However, AARA cannot reason about the mathematical properties of medians. As a result, it cannot conclude that the median of medians \(m\) splits the list \(x\) evenly. Instead, AARA deduces that, in the worst case, the list \(x\) is split unevenly into a singleton list (i.e., containing only one element) and the remaining sublist. If the list \(x\) were split this way, the worst-case time complexity would be exponential. Hence, AARA is unable to infer a polynomial cost bound for this algorithm even though it has a linear cost bound. Furthermore, we are not aware of static analysis techniques that can correctly infer linear cost bounds for the linear-time selection algorithm.
Data-Driven Analysis
The second approach to automatic resource analysis is data-driven resource analysis. It starts with collecting cost measurements of the program \(P\). Given inputs \( x_1, \ldots, x_n\), we run \( P \; x_i \) for each \(1 \leq i \leq n\) and record its output \( y_{i} \) and execution cost \(c_i \in \mathbb{R}_{\geq 0}\). This yields a runtime cost dataset \(\mathcal{D}\) defined as $$ \mathcal{D} \coloneqq \{ (x_i, y_i, c_i) \mid 1 \leq i \leq n \} $$ The dataset \(\mathcal{D}\) records output \(y_i\) as well as input \(x_i\) since we need to know output sizes to calculate a cost bound (i.e., the difference between the input and output potential). We then infer a cost bound of the program \(P\) by analyzing the dataset \(\mathcal{D}\). We have a variety of choices for data-analysis techniques, ranging from linear regression to deep learning.
Bayesian Resource Analysis
This blog post introduces Bayesian resource analysis, where we apply Bayesian inference to resource analysis. In abstract, the goal of Bayesian inference is to infer latent variables \(\theta\) (i.e., variables that we want to know but cannot observe) from observed variables \(D\) (i.e., variables whose concrete values are available) using Bayes’ rule from probability theory.
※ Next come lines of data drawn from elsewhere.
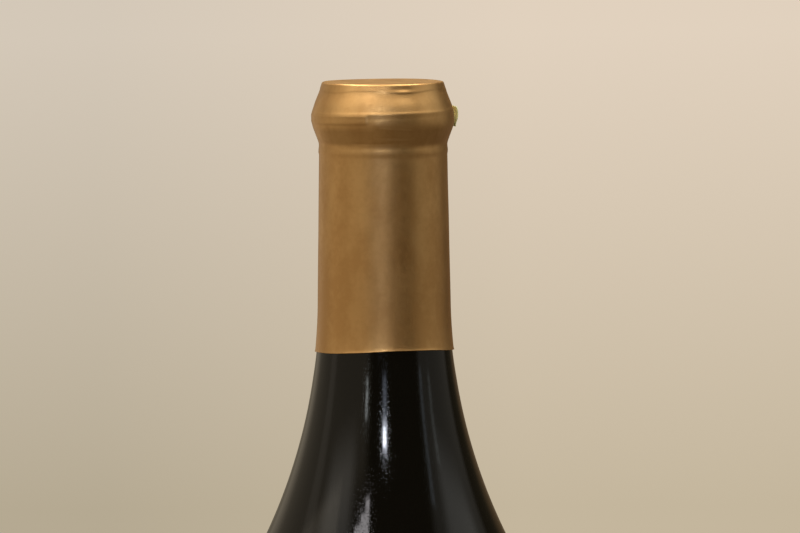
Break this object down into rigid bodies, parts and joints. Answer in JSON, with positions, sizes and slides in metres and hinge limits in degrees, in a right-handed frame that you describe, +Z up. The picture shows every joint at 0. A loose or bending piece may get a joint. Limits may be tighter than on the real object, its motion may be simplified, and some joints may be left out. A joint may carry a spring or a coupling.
{
  "type": "wine bottle",
  "caption": "Closed wine bottle with sloping shoulders, a long neck and a shrunk-on gold capsule with a small tear tab.",
  "frame": {"origin": "centre of the ring that the bottle rests on, at the height of the surface below it", "axes": "+Z up along the bottle's axis, from the base to the mouth; -Y is the side the picture shows; the tear tab is on the +X side"},
  "size_m": [0.0816, 0.0816, 0.2963],
  "materials": {
    "glass": "glossy, so dark that it looks black and can't be seen through",
    "capsule_film": "satin metallic gold print on shrink film",
    "tear_tape": "thin greenish gold tape"
  },
  "bodies": {
    "root": {"bottle": "glass", "capsule": "capsule_film", "tear_tab": "tear_tape"}
  },
  "joints": []
}
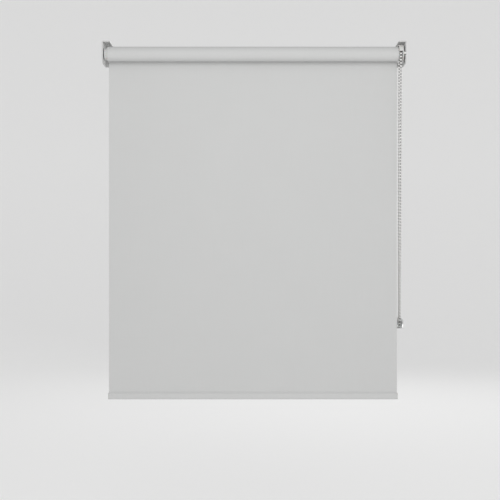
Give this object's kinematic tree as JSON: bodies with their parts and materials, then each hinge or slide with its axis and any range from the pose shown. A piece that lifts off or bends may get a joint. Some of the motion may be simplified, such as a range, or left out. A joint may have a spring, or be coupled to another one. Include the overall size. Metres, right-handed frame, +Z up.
{
  "type": "roller blind",
  "caption": "Window roller blind: fabric wound on a tube between bent end brackets, worked by an endless bead chain that runs round a wall-fixed tensioner.",
  "frame": {"origin": "midway between the brackets, at the height of their top faces and in the plane of their back faces", "axes": "+X along the roller towards the chain, +Y towards the window, +Z up"},
  "size_m": [0.59, 0.0742, 0.6982],
  "materials": {
    "painted_steel": "white powder coat, satin",
    "white_plastic": "moulded, satin",
    "aluminium": "mill, drawn lengthways",
    "blind_fabric": "plain off-white coated weave, matte",
    "spring_steel": "bright wire",
    "nickel_plate": "nickel, polished",
    "clear_plastic": "clear moulded polycarbonate"
  },
  "bodies": {
    "root": {"bracket_drive": "painted_steel", "bracket_idle": "painted_steel", "clutch_hub": "white_plastic", "chain_guard": "white_plastic", "hub_retainer": "white_plastic", "fabric_sheet": "blind_fabric", "bead_chain": "nickel_plate", "tensioner_base": "clear_plastic", "tensioner_cover": "clear_plastic", "tensioner_sleeve": "spring_steel"},
    "roller": {"roller_tube": "aluminium", "fabric_roll": "blind_fabric", "drive_core": "white_plastic", "chain_sprocket": "white_plastic", "wrap_spring_outer": "spring_steel", "wrap_spring_inner": "spring_steel", "idle_plug": "white_plastic", "idle_plug_cap": "white_plastic", "idle_pin_spring": "spring_steel"},
    "hem": {"hem_pocket": "blind_fabric", "hem_bar": "aluminium", "hem_cap_left": "white_plastic", "hem_cap_right": "white_plastic"},
    "chain_idler": {"tensioner_pulley": "white_plastic"},
    "sprung_pin": {"idle_pin": "spring_steel"}
  },
  "joints": [
    {"name": "roller_turn", "type": "hinge", "parent": "root", "child": "roller", "pos_m": [0, -0.036, -0.0235], "axis": [1, 0, 0], "range_deg": [0, 2288.57]},
    {"name": "hem_lift", "type": "slide", "parent": "root", "child": "hem", "axis": [0, 0, 1], "range_m": [0, 0.6312], "deforming": ["fabric_sheet"]},
    {"name": "pulley_turn", "type": "hinge", "parent": "root", "child": "chain_idler", "pos_m": [0.2888, 0.007, -0.54756], "axis": [1, 0, 0], "range_deg": [0, 3400]},
    {"name": "pin_slide", "type": "slide", "parent": "roller", "child": "sprung_pin", "axis": [1, 0, 0], "range_m": [0, 0.006], "stiffness_N_per_m": 300, "springref_m": -0.004, "deforming": ["idle_pin_spring"]}
  ],
  "couplings": [
    {"joint": "hem_lift", "follows": "roller_turn", "m_per_rad": 0.0158},
    {"joint": "pulley_turn", "follows": "roller_turn", "ratio": 1.4854}
  ]
}
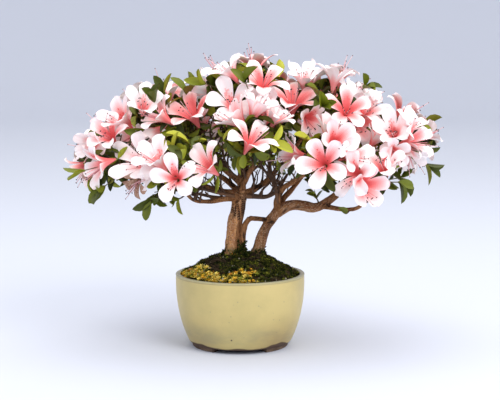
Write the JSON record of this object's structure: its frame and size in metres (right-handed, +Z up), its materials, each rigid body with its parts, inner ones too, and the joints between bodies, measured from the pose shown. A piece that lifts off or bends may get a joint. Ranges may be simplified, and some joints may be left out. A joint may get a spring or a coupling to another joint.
{
  "type": "potted azalea bonsai",
  "caption": "Small azalea bonsai in full bloom, white and pink flowers over leaning tapering trunks, growing from a mossy mound in a round pale green glazed pot on feet.",
  "frame": {"origin": "middle of the whole plant's box seen from above, at the level of the pot's feet", "axes": "+Z up, +X to the right along the crown's length when seen from the front, -Y towards the front"},
  "size_m": [0.4496, 0.2722, 0.3388],
  "materials": {
    "glaze": "satin",
    "soil": "matte",
    "bark": "matte",
    "blossom": "matte"
  },
  "bodies": {
    "root": {"pot": "glaze", "mossy_soil": "soil", "trunk_left": "bark", "trunk_right": "bark", "arch_stem": "bark", "arch_bridge": "bark", "bough_right_low": "bark", "bough_leader": "bark", "bough_left_low": "bark", "bough_left_tip": "bark", "bough_top_right": "bark", "bough_left_top": "bark", "bough_right_front": "bark", "bough_right_tip": "bark", "bough_centre_front": "bark", "bough_back_left": "bark", "bough_back_centre": "bark", "bough_back_right": "bark", "blossom_right_front": "blossom", "blossom_left_front": "blossom", "blossom_left_tip": "blossom", "blossom_top_centre": "blossom", "blossom_top_right": "blossom", "blossom_left_top": "blossom", "blossom_right_shoulder": "blossom", "blossom_right_low": "blossom", "blossom_centre_front": "blossom", "blossom_back_left": "blossom", "blossom_back_centre": "blossom", "blossom_back_right": "blossom"}
  },
  "joints": []
}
In Bayesian resource analysis, latent variables \(\theta\) are resource annotations (i.e., cost bounds), and observed variables \(D\) are the runtime cost dataset of the program.
To conduct Bayesian resource analysis, the user first provides a probabilistic model, which specifies a joint probability distribution \( p (\theta, D) \) of resource annotations \(\theta\) and dataset \(D\). Next, by Bayes’ rule, the posterior distribution of the cost bound \(\theta\) conditioned on a concrete dataset \(\mathcal{D}\) is given by $$ p (\theta \mid D = \mathcal{D}) = \frac{p (\theta, D = \mathcal{D})}{p (D = \mathcal{D})} = \frac{p (\theta, D = \mathcal{D})}{\int p (\theta, D = \mathcal{D}) \, \mathrm{d} \theta} $$ This equation suggests that we can compute the posterior distribution \(p (\theta \mid D = \mathcal{D})\) by taking the ratio between the joint distribution \(p (\theta, D = \mathcal{D})\) and the denominator \(\int p (\theta, D = \mathcal{D}) \, \mathrm{d} \theta\). However, because the denominator is an integral over the space of the resource annotations \(\theta\), which may have many dimensions, it is often intractable to compute the denominator. As a result, we cannot precisely compute the posterior distribution \(p (\theta \mid D = \mathcal{D})\) by directly applying Bayes’ rule.
Instead, in practice, we run a sampling-based Bayesian inference algorithm, drawing a large number of samples from the posterior distribution. We then use these samples, which serve as an approximation of the posterior distribution, to estimate various properties (e.g., mean, median, variance, etc.) of the posterior distribution.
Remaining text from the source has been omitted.